Invasão de área é tão organizada que tem até assembleia contra "piratas"
Líderes do movimento explicam que método serve para coibir aproveitadores em busca de terra

O que começou de maneira simples, hoje, seis meses depois, já é uma espécie de bairro consolidado entre as ruas Londrina, Átomo e Maria Povoa Braga, no bairro Panorama, na região do Maria Aparecida Pedrossian. Invasores da Moradas dos Angicus, favela criada em setembro do ano passado em terreno da prefeitura, criam mecanismos próprios para sustentar a situação irregular, o que inclui ficha de cadastramento e assembleias regulares para deliberar sobre os problemas da nova comunidade.

O lugar tem hierarquia. Segundo a secretária administrativa, Giovani Moura Baltazar, 47 anos, um dos objetivos da burocracia na invasão também é barrar os chamados ‘piratas’, gente com casa própria e condições que se aproveitam da situação para abocanhar um pedaço de terra.
Invasores são acusados de ter residências próprias na região, com bom estrutura, e só estarem na área da prefeitura para conseguir mais um lote e depois comercializar. Giovani, uma das líderes da ocupação, rebate a acusação. Diz que é a presença de piratas que gera má fama a quem busca o sonho da moradia própria e atrapalha os planos para a negociação de compra do espaço pelos atuais moradores.
“A gente sabe que eles (‘piratas’) existem, mas não temos o que fazer. Conversamos, mas não temos controle sobre todo mundo que vem aqui. Tentamos pelo menos manter um cadastro de quem procura uma chance (na vida)”, disse Giovani.
Enquanto mostra uma pasta com a ficha de todas as cerca de 80 famílias que ocupam um pedaço do terreno, a líder explica uma das táticas usadas para filtrar e selecionar os sem-teto que vêem no Angicus uma chance de negócio, não uma necessidade.
Todo postulante a um pedaço do terreno precisa preencher uma ficha de inscrição, fornecer documento, escrever uma carta de intenções e passar por uma espécie de sabatina. O filtro ajuda, mas, claro, não é extremamente eficaz.
“A maioria aqui é trabalhador em busca de algo nosso, que não conseguia sobreviver pagando aluguel. E nem queremos nada de graça. Queremos definir logo com a Prefeitura a compra. Fazemos questão de regularizar tudo”, completou.

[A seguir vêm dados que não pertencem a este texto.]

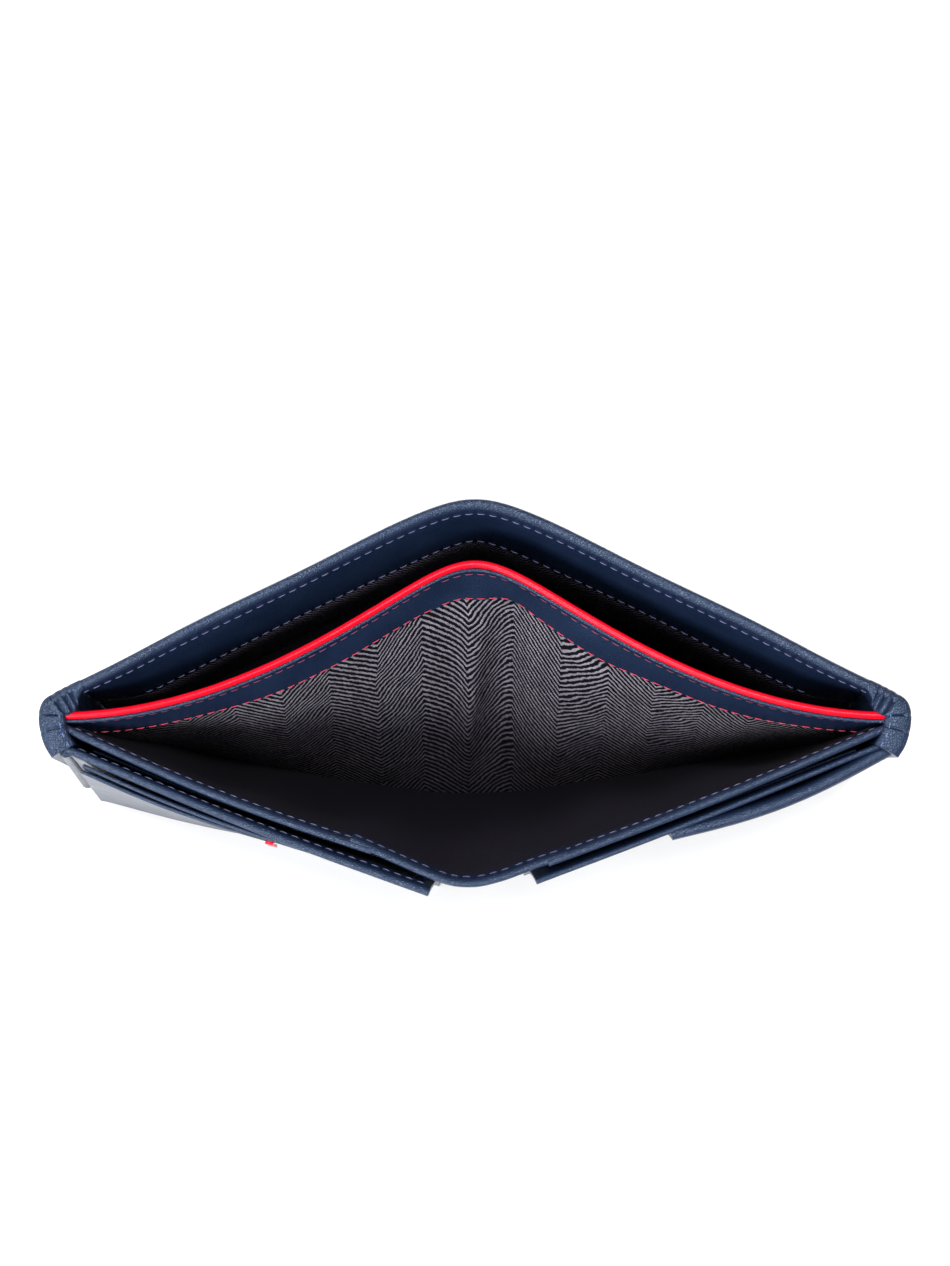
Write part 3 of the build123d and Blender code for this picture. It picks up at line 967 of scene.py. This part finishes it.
def make_right_pockets():
    """The slip pocket and the thick short leaf in front of the right card slots."""
    forward = front_normal(1)
    pieces = (
        ("slip_pocket", 92.5, 4.6, 0.75, 89.6, "right_slip_pocket", 0.6),
        ("short_leaf", 57.5, 7.4, 1.7, 89.0, "right_short_leaf", 2.6),
    )
    for name, length, offset, rim, top, node, bow in pieces:
        path = straight(1, SIDE_HINGE, length, -2.5, bow) + forward * offset
        lean = front_lean(length)
        piece = carried(name, path, -1, wall_profile(2 * rim - 0.2, rim, 6.0, top, 2.0), lean)
        dress(piece, NAVY, "navy_leather", node)
        front_motion(piece, "right")
        row = rim_stitches(f"{name}_stitches", path, -1, -0.02, top - 3.2, lean)
        dress(row, LILAC_THREAD, "navy_leather")
        front_motion(row, "right")


# ---------------------------------------------------------------- flap

def flap_path(length, offset, start=0.6, bow=1.2):
    """A plan line in front of the left panel, along the flap."""
    hinge = np.array([-FLAP_HINGE[0], FLAP_HINGE[1]])
    return straight(-1, hinge, length, start, bow) + front_normal(-1) * offset


def flap_lean(along, height):
    """The flap leans back with the front wall behind it."""
    return front_lean(FRONT_LENGTH["left"])(along, height)


def make_flap():
    """The flap's leather, net window with its frame, two pockets and the red trim."""
    top = 90.2
    path = flap_path(97.0, 2.2)
    section = wall_profile(1.2, 1.1, 7.0, top)
    panel = carried("flap_leather", path, 1, section, flap_lean, splay=FLAP_SPLAY)
    dress(panel, NAVY, "navy_leather", "flap_panel", "flap_rolled_edge", "flap_window_frame")
    mesh_path = flap_path(92.0, 1.0, 5.0)
    window = carried("flap_net", mesh_path, 1, strip_profile(-0.1, 0.3, 6.0, top - 5.5), flap_lean)
    dress(window, NET, "black_mesh", "flap_window_mesh")
    pieces = [panel, window]
    tiers = (
        ("flap_card_pocket_leather", 65.5, 3.4, 88.8, "flap_card_pocket"),
        ("flap_coin_pocket_leather", 55.0, 4.7, 87.4, "flap_coin_pocket"),
    )
    for name, length, offset, level, node in tiers:
        tier_path = flap_path(length, offset, 6.0, 1.5)
        section = wall_profile(0.5, 0.5, 6.0, level, 1.5)
        tier = carried(name, tier_path, 1, section, flap_lean, splay=FLAP_SPLAY)
        pieces.append(dress(tier, NAVY, "navy_leather", node))
        row = rim_stitches(f"{name}_stitches", tier_path, 1, -0.02, level - 2.6, flap_lean)
        pieces.append(dress(row, LILAC_THREAD, "navy_leather"))
    trim_path = flap_path(56.8, 4.3, 54.8)
    trim = carried("pocket_trim", trim_path, 1, wall_profile(0.7, 0.45, 3.0, 88.0, 72.0), flap_lean)
    pieces.append(dress(trim, RED, "red_leather", "coin_pocket_trim"))
    hinge = np.array([path[0] + (0.3, 0.4)] * 41)
    hinge = hinge + np.linspace(0, 1, 41)[:, None] * np.array(FLAP_SPLAY)
    hinge = np.column_stack([hinge, np.linspace(top - 0.6, 1.8, 41)])
    roll = tube("flap_hinge_roll", hinge, 1.7, 16)
    pieces.append(dress(roll, NAVY, "navy_leather"))
    row = rim_stitches("flap_stitches", path, 1, 2.2, top - 3.2, flap_lean)
    pieces.append(dress(row, LILAC_THREAD, "navy_leather"))
    for piece in pieces:
        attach(piece, "flap")
        front_squash(piece)


# ---------------------------------------------------------------- side strips

def make_side_strips():
    """The wrapped leather over each corner, with gathered folds and a sewn inner edge."""
    for label, side in SIDES.items():
        whole = cover_path(side, corner=True, count=561)
        travel = arc_length(whole)
        first = int(np.argmax(travel > STRIP_START))
        path, start = whole[first:], travel[first]
        turn = INWARD[label]

        def grow(along):
            """The strip starts as wide as the rim and widens round the corner."""
            return 0.42 + 0.58 * ease(np.clip(along / 5.0, 0, 1))

        def carry(along, height):
            """It follows the cover's lean and waves."""
            return cover_lean(along + start, height) + hide_ripple(along + start, height)

        def folds(along, height):
            """Three gathered folds in the corner and two pressed creases near the end."""
            near_rim = np.clip((height - HEIGHT + 7.0) / 5.0, 0, 1)
            gather = -0.7 * sum(np.exp(-(((along - at) / 0.45) ** 2)) for at in (3.4, 5.2, 7.6))
            crease = -0.5 * sum(np.exp(-(((along - at) / 0.35) ** 2)) for at in (14.0, 18.2))
            return (gather + crease) * near_rim

        turned = np.linspace(0, pi, 25)
        half = STRIP_WIDTH / 2 + 0.1
        dome = [
            (STRIP_WIDTH / 2 - half * cos(a), HEIGHT - 1.3 + 1.55 * sin(a) ** 0.6) for a in turned
        ]
        outer, inner = [(-0.1, 0.3), (-0.1, 45.0)], [(STRIP_WIDTH, 45.0), (STRIP_WIDTH, 0.3)]
        section = np.array(outer + dome + inner)
        strip = carried(
            f"side_strip_{label}", path, turn, section, carry, None, folds, grow,
            tuck=TUCK[label],
        )
        dress(strip, NAVY, "navy_leather", f"{label}_side_strip")
        line = at_level(path + plan_normals(path, turn) * (STRIP_WIDTH - 1.5), HEIGHT - 0.05)
        sewn = arc_length(path) > 8.0
        row = stitches(f"side_stitches_{label}", line[sewn], (0.0, 0.0, 1.0), pitch=2.6, length=1.8)
        dress(row, BLUE_THREAD, "navy_leather")
        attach(strip, f"{label}_cover")
        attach(row, f"{label}_cover")


# ---------------------------------------------------------------- stage

def make_stage():
    """A pale floor, soft studio lights and the camera above the mouth."""
    mesh = bpy.data.meshes.new("floor")
    reach = 3.0
    corners = [(-reach, -reach, 0), (reach, -reach, 0), (reach, reach, 0), (-reach, reach, 0)]
    mesh.from_pydata(corners, [], [(0, 1, 2, 3)])
    floor = bpy.data.objects.new("floor", mesh)
    bpy.context.scene.collection.objects.link(floor)
    material, _, shader, _ = new_material("pale_floor")
    shader.inputs["Base Color"].default_value = (0.93, 0.93, 0.93, 1)
    shader.inputs["Roughness"].default_value = 0.9
    floor.data.materials.append(material)
    world = bpy.data.worlds.new("studio")
    world.use_nodes = True
    world.node_tree.nodes["Background"].inputs[0].default_value = (1, 1, 1, 1)
    world.node_tree.nodes["Background"].inputs[1].default_value = 0.40
    bpy.context.scene.world = world
    lights = (
        ("top_light", (0.10, 0.15, 1.4), 0.35, 14.0),
        ("mouth_light", (-0.55, -0.75, 1.1), 0.45, 18.0),
        ("front_light", (-0.55, -1.05, 0.30), 0.8, 4.5),
        ("left_light", (-1.0, 0.5, 0.6), 0.4, 6.0),
    )
    target = np.array([0.0, 0.0, 0.05])
    for name, place_m, size, power in lights:
        lamp = bpy.data.lights.new(name, "AREA")
        lamp.size = size
        lamp.energy = power
        light = bpy.data.objects.new(name, lamp)
        light.location = place_m
        aim = target - np.array(place_m)
        light.rotation_euler = (atan2(np.hypot(aim[0], aim[1]), -aim[2]), 0, atan2(-aim[0], aim[1]))
        bpy.context.scene.collection.objects.link(light)
    camera_data = bpy.data.cameras.new("camera")
    camera = bpy.data.objects.new("camera", camera_data)
    distance, elevation = 0.8, radians(84.0)
    aim_point = (0.0, 0.0155, HEIGHT * MM)
    camera.location = (
        aim_point[0], aim_point[1] - distance * cos(elevation), aim_point[2] + distance * sin(elevation)
    )
    camera.rotation_euler = (pi / 2 - elevation, 0, 0)
    camera_data.sensor_fit = "HORIZONTAL"
    camera_data.sensor_width = 36.0
    camera_data.lens = 122.8
    bpy.context.scene.collection.objects.link(camera)
    bpy.context.scene.camera = camera
    bpy.context.scene.view_settings.view_transform = "Standard"


make_stage()
make_cover()
make_divider()
make_front_walls()
make_front_bag()
make_centre_strip()
make_right_pockets()
make_flap()
make_side_strips()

Luta – Também um dos primeiros a ocupar o terreno, o piscineiro Rudimar Nery, 47, é mais um a lamentar a presença dos ‘piratas’. “A gente faz triagem, se reúne, discute em assembléia, mas sempre escapa um ou outro. E sabemos que quem é contra nossa luta aumenta esse tipo de informação para nos prejudicar”, disse.
Segundo ele, não adianta culpar vizinhos temerosos pelo aumento dos boatos. “Entendo eles, de uma hora para a outra ganharam 80 famílias na vizinhança. Mas a gente se reuniu com muitos deles desde nossa chegada e hoje nossa luta é entendida. Ninguém quer ‘boquinha’, mas sim uma chance apenas”, completou.
Realidade – A Ocupação Morada dos Angicus cresceu desde seu início. Do relato na época do Campo Grande News, persistem lotes divididos com arames, fios e até barbantes, mas cresceu os barracos estruturados com madeira de refugo e cobertos com lonas plásticas. Assim como agora já há residências de alvenaria.
Nery é um dos que construiu uma casa. O quartinho de pau a pique onde dormia com o filho hoje virou um galinheiro e uma horta. “Com muito sufoco a gente vai construindo uma salinha aqui, um quartinho ali. Meu plano é deixar isso pra ele (o filho), como um troféu da vitória”, explicou.